$\cos(a)+\cos(b)-\cos(a+b)\geq 1$

Question

I am trying to prove that $$\cos(a)+\cos(b)-\cos(a+b)\geq 1$$ For $a,b \geq 0$ and $0\leq a+b\leq 180^°$

I have checked in Wolfram Alpha that the inequality is true, but I am not able to prove it.

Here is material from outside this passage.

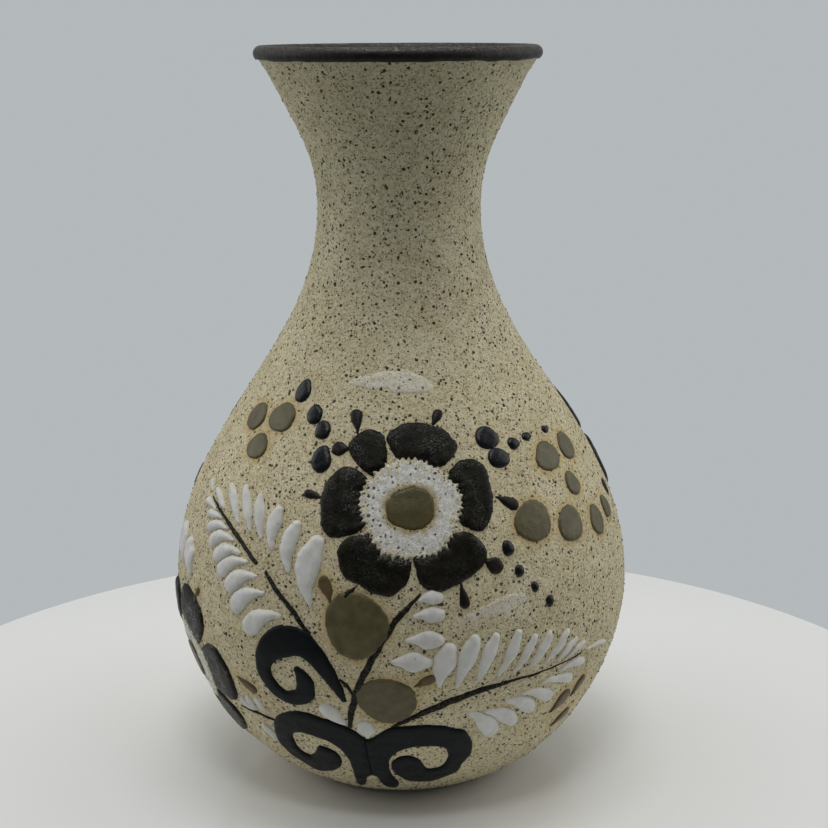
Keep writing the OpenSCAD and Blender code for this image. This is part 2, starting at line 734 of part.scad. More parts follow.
module back_stems() {
    color([0.07, 0.06, 0.05])
        raise(stem_t) clear_of_scrolls(back_scroll_turn) {
            at_wall(back_stem_at[0], back_stem_at[1])
                stroke(back_stem_line);
            at_wall(back_right_fern_at[0], back_right_fern_at[1])
                stroke(right_fern_line);
            at_wall(back_left_fern_at[0], back_left_fern_at[1])
                stroke(concat(left_fern_line, left_fern_foot));
        }
}

module back_leaflets() {
    color([0.88, 0.87, 0.84])
        raise(leaf_t) clear_of_scrolls(back_scroll_turn) {
            at_wall(back_right_fern_at[0], back_right_fern_at[1])
                difference() {
                    leaves(right_fern_leaves);
                    stroke([for (v = right_fern_line) v + [0, 0, 0.2]]);
                }
            at_wall(back_left_fern_at[0], back_left_fern_at[1])
                difference() {
                    leaves(left_fern_leaves);
                    stroke([for (v = concat(left_fern_line, left_fern_foot)) v + [0, 0, 0.3]]);
                }
        }
}

back_scroll_join = scroll_join + back_scroll_turn;

module back_left_scroll()
    lower_scroll(low_left_at + [back_scroll_turn, 0], low_left_outline, back_scroll_join, 1);
module back_right_scroll()
    lower_scroll(low_right_at + [back_scroll_turn, 0], low_right_outline, back_scroll_join, -1);

module back_olive_dots() {
    color([0.4, 0.37, 0.27])
        raise(dot_t)
            for (m = olive_dot_marks)
                if (m[0] > 0)
                    at_wall(m[0] + back_olive_turn, m[1] + back_olive_lift)
                        dot(m[2], m[3]);
}

module back_black_dots() {
    color([0.07, 0.08, 0.1])
        raise(dot_t)
            for (m = black_dot_marks)
                if (m[0] < 0)
                    at_wall(m[0] + back_black_turn, m[1])
                        dot(m[2], m[3]);
}

clay_body();
rim_glaze();
inner_glaze();
front_petal_top();
front_petal_right();
front_petal_lower_right();
front_petal_lower_left();
front_petal_left();
front_petal_upper_left();
front_collar();
front_centre();
front_drops();
left_petal_1();
left_petal_2();
left_petal_3();
left_petal_4();
left_petal_5();
left_petal_6();
left_collar();
left_centre();
right_petal_1();
right_petal_2();
right_petal_3();
right_petal_4();
right_petal_5();
right_petal_6();
right_collar();
right_centre();
back_petal_1();
back_petal_2();
back_petal_3();
back_petal_4();
back_petal_5();
back_petal_6();
back_collar();
back_centre();
outer_drops();
left_fern_stem();
left_fern_leaflets();
right_fern_stem();
right_fern_leaflets();
flower_stem();
flower_stem_leaflets();
upper_scroll();
lower_left_scroll();
lower_right_scroll();
olive_discs();
olive_dots();
olive_drops();
black_dots();
white_drops();
glaze_films();
right_stem();
right_stem_leaflets();
back_stems();
back_leaflets();
back_left_scroll();
back_right_scroll();
back_olive_dots();
back_black_dots();
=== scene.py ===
"""Stoneware vase with raised slip flowers, ferns and scrolls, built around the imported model."""
import math

import bpy
import numpy as np
from mathutils import Matrix, Vector, kdtree, noise
from mathutils.geometry import delaunay_2d_cdt


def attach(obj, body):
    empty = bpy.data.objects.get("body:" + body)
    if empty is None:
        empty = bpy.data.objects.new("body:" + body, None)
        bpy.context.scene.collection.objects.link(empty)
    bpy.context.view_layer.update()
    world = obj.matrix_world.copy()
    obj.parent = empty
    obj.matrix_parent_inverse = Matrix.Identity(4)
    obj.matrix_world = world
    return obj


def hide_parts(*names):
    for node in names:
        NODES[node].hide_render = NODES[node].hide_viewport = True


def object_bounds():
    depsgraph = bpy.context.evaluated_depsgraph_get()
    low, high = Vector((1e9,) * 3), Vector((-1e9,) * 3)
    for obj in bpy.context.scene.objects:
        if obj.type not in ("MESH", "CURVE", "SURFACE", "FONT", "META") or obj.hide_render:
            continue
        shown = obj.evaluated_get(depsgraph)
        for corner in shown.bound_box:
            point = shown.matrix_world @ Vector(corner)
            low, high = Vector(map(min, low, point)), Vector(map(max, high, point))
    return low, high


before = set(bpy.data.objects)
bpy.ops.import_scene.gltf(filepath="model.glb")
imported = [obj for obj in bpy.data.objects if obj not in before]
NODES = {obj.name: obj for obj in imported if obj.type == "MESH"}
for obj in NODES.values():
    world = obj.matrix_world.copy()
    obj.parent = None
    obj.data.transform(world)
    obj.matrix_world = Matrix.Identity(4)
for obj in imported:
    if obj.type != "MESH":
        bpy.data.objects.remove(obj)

CAD_BOX = [list(corner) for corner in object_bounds()]
MM = 0.001
TOP_Z = CAD_BOX[1][2] / MM
draw = np.random.RandomState(11)


# ---------------------------------------------------------------- camera

LENS = 69.57  # for a sensor 36 mm wide
CAMERA_PLACE = (0.00378, -0.43226, 0.2064)
CAMERA_DOWN = 0.2418
CAMERA_ROLL = -0.0049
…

The trigonometric identitiy I have tried to apply (basically, $$\cos(a+b)=\cos(a)\cos(b)-\sin(a)\sin(b))$$ does not seem useful as it is, so if there is some other one that you think it could help... any hint would be welcomed.

Thanks!

Answer 1

$$\cos a + \cos b - \cos(a+b) - 1 = 2\cos\frac{a+b}{2}\cos\frac{a-b}{2} - 2\cos^2\frac{a+b}{2} = 2\cos\frac{a+b}{2}\left(\cos\frac{a-b}{2} - \cos\frac{a+b}{2}\right)\geq 0.$$ The thing in the parenthesis is non-negative because $\cos$ decreases on $[0,\pi/2].$

Answer 2

As an alternative, assume $a$ fixed and $b=x\in\left[0, \pi-a\right]$ then we have by convexity

$$f(x)=\cos(a)+\cos(x)-\cos(a+x)-1\ge 0$$

indeed $f(0)=f(\pi -a)=0$ and for $x\in\left(0, \pi-a\right)$ we have

$$f''(x) =\cos (a+x)-\cos x\le 0$$

since $\cos$ is decreasing in $[0,\pi]$.

Answer 3

We have: $\cos a + \cos b -\cos(a+b) - 1 = 2\cos\left(\frac{a+b}{2}\right)\cos\left(\frac{a-b}{2}\right) - 2\cos^2\left(\frac{a+b}{2}\right)+1 -1= 2x\cos\left(\frac{a-b}{2}\right)-2x^2=f(x), x = \cos\left(\frac{a+b}{2}\right)$. We now show: $f(x) \ge 0$, or $2x^2 - 2x\cos\left(\frac{a-b}{2}\right) \le 0$. Observe that $0 \le x \le \cos\left(\frac{a-b}{2}\right)$, as a quadratic function in $x$, $f(x) \ge 0$.

Answer 4

If you expand $\cos(a+b)=\cos a\cos b-\sin a\sin b$, we can rewrite

$$\begin{array}{crcl} & \cos a+\cos b-\cos(a+b) & \le & 1 \\[2pt] \iff & \cos a+\cos b-[\cos a\cos b-\sin a\sin b] & \le & 1 \\[2pt] \iff & \sin a\sin b & \le & 1-\cos a-\cos b+\cos a\cos b \\[2pt] \iff & \sin a\sin b & \le & (1-\cos a)(1-\cos b) \\[3pt] \iff & 1 & \le & \displaystyle\frac{1-\cos a}{\sin a}\,\frac{1-\cos b}{\sin b} \\[3pt] \iff & 1 & \le & \,\,\tan(a/2)\,\tan(b/2) \end{array} $$

Since $0^\circ\le a/2+b/2\le90^\circ$ and $\tan$ is increasing on $[0^\circ,90^\circ]$, we can reason

$$ \tan(a/2)\tan(b/2) \,~\le~\, \tan(a/2)\tan(90^\circ-a/2) \,~=~\, 1, $$

so the claim is proved. (I guess handle the edge cases separately tho.)